> [SHORT PROBLEM]: Your task is to restate the data word for word.

Dataset entries:
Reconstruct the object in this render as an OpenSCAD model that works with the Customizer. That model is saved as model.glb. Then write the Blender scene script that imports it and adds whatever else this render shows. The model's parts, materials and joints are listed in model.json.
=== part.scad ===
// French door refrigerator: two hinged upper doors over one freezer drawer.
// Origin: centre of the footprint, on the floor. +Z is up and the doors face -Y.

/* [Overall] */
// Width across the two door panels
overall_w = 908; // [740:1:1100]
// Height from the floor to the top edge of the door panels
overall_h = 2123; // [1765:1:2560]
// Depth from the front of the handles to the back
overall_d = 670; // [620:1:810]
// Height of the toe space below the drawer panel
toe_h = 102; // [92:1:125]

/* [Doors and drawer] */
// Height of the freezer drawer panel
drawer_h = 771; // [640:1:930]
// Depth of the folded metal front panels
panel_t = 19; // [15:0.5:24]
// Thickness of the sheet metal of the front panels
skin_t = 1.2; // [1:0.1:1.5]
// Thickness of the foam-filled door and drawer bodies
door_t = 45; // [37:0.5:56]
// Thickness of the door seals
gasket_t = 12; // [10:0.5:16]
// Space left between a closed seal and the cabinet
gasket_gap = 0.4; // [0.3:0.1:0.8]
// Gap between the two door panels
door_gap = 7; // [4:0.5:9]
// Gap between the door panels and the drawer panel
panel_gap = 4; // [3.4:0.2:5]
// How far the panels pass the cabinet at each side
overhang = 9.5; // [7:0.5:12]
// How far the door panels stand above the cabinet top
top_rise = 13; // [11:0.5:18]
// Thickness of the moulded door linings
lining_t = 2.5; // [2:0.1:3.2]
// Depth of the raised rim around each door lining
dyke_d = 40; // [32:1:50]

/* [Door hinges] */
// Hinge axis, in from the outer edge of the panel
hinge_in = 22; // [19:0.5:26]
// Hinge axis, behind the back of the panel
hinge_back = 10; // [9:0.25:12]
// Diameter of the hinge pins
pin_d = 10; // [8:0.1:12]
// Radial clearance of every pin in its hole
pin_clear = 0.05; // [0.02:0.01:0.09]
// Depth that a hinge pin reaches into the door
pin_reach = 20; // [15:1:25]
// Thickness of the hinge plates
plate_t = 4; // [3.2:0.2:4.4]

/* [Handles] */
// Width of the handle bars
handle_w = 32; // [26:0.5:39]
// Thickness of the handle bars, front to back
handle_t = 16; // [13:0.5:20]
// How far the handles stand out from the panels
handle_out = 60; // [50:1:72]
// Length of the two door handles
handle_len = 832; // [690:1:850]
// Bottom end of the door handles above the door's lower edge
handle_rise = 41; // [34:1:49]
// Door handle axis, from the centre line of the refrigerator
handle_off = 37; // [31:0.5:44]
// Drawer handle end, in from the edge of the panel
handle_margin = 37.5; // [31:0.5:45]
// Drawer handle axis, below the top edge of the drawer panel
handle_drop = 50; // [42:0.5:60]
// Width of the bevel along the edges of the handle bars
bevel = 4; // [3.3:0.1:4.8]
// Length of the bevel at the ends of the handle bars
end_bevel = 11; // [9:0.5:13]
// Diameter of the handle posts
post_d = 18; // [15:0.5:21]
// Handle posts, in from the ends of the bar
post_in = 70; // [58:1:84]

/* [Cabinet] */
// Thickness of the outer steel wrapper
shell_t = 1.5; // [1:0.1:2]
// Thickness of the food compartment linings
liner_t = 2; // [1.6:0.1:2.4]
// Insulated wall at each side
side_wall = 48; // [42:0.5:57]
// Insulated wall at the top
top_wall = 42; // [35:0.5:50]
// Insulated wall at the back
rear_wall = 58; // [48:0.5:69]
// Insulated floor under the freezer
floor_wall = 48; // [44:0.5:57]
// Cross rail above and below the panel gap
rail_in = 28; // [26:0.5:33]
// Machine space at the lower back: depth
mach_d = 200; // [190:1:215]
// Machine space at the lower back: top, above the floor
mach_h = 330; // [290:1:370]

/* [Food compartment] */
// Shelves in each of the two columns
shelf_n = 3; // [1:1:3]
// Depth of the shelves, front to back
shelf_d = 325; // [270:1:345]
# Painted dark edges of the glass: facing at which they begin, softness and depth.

> [SOLUTION FOR THIS EXERCISE]:
Reconstruct the object in this render as an OpenSCAD model that works with the Customizer. That model is saved as model.glb. Then write the Blender scene script that imports it and adds whatever else this render shows. The model's parts, materials and joints are listed in model.json.
=== part.scad ===
// French door refrigerator: two hinged upper doors over one freezer drawer.
// Origin: centre of the footprint, on the floor. +Z is up and the doors face -Y.

/* [Overall] */
// Width across the two door panels
overall_w = 908; // [740:1:1100]
// Height from the floor to the top edge of the door panels
overall_h = 2123; // [1765:1:2560]
// Depth from the front of the handles to the back
overall_d = 670; // [620:1:810]
// Height of the toe space below the drawer panel
toe_h = 102; // [92:1:125]

/* [Doors and drawer] */
// Height of the freezer drawer panel
drawer_h = 771; // [640:1:930]
// Depth of the folded metal front panels
panel_t = 19; // [15:0.5:24]
// Thickness of the sheet metal of the front panels
skin_t = 1.2; // [1:0.1:1.5]
// Thickness of the foam-filled door and drawer bodies
door_t = 45; // [37:0.5:56]
// Thickness of the door seals
gasket_t = 12; // [10:0.5:16]
// Space left between a closed seal and the cabinet
gasket_gap = 0.4; // [0.3:0.1:0.8]
// Gap between the two door panels
door_gap = 7; // [4:0.5:9]
// Gap between the door panels and the drawer panel
panel_gap = 4; // [3.4:0.2:5]
// How far the panels pass the cabinet at each side
overhang = 9.5; // [7:0.5:12]
// How far the door panels stand above the cabinet top
top_rise = 13; // [11:0.5:18]
// Thickness of the moulded door linings
lining_t = 2.5; // [2:0.1:3.2]
// Depth of the raised rim around each door lining
dyke_d = 40; // [32:1:50]

/* [Door hinges] */
// Hinge axis, in from the outer edge of the panel
hinge_in = 22; // [19:0.5:26]
// Hinge axis, behind the back of the panel
hinge_back = 10; // [9:0.25:12]
// Diameter of the hinge pins
pin_d = 10; // [8:0.1:12]
// Radial clearance of every pin in its hole
pin_clear = 0.05; // [0.02:0.01:0.09]
// Depth that a hinge pin reaches into the door
pin_reach = 20; // [15:1:25]
// Thickness of the hinge plates
plate_t = 4; // [3.2:0.2:4.4]

/* [Handles] */
// Width of the handle bars
handle_w = 32; // [26:0.5:39]
// Thickness of the handle bars, front to back
handle_t = 16; // [13:0.5:20]
// How far the handles stand out from the panels
handle_out = 60; // [50:1:72]
// Length of the two door handles
handle_len = 832; // [690:1:850]
// Bottom end of the door handles above the door's lower edge
handle_rise = 41; // [34:1:49]
// Door handle axis, from the centre line of the refrigerator
handle_off = 37; // [31:0.5:44]
// Drawer handle end, in from the edge of the panel
handle_margin = 37.5; // [31:0.5:45]
// Drawer handle axis, below the top edge of the drawer panel
handle_drop = 50; // [42:0.5:60]
// Width of the bevel along the edges of the handle bars
bevel = 4; // [3.3:0.1:4.8]
// Length of the bevel at the ends of the handle bars
end_bevel = 11; // [9:0.5:13]
// Diameter of the handle posts
post_d = 18; // [15:0.5:21]
// Handle posts, in from the ends of the bar
post_in = 70; // [58:1:84]

/* [Cabinet] */
// Thickness of the outer steel wrapper
shell_t = 1.5; // [1:0.1:2]
// Thickness of the food compartment linings
liner_t = 2; // [1.6:0.1:2.4]
// Insulated wall at each side
side_wall = 48; // [42:0.5:57]
// Insulated wall at the top
top_wall = 42; // [35:0.5:50]
// Insulated wall at the back
rear_wall = 58; // [48:0.5:69]
// Insulated floor under the freezer
floor_wall = 48; // [44:0.5:57]
// Cross rail above and below the panel gap
rail_in = 28; // [26:0.5:33]
// Machine space at the lower back: depth
mach_d = 200; // [190:1:215]
// Machine space at the lower back: top, above the floor
mach_h = 330; // [290:1:370]

/* [Food compartment] */
// Shelves in each of the two columns
shelf_n = 3; // [1:1:3]
// Depth of the shelves, front to back
shelf_d = 325; // [270:1:345]
# Painted dark edges of the glass: facing at which they begin, softness and depth.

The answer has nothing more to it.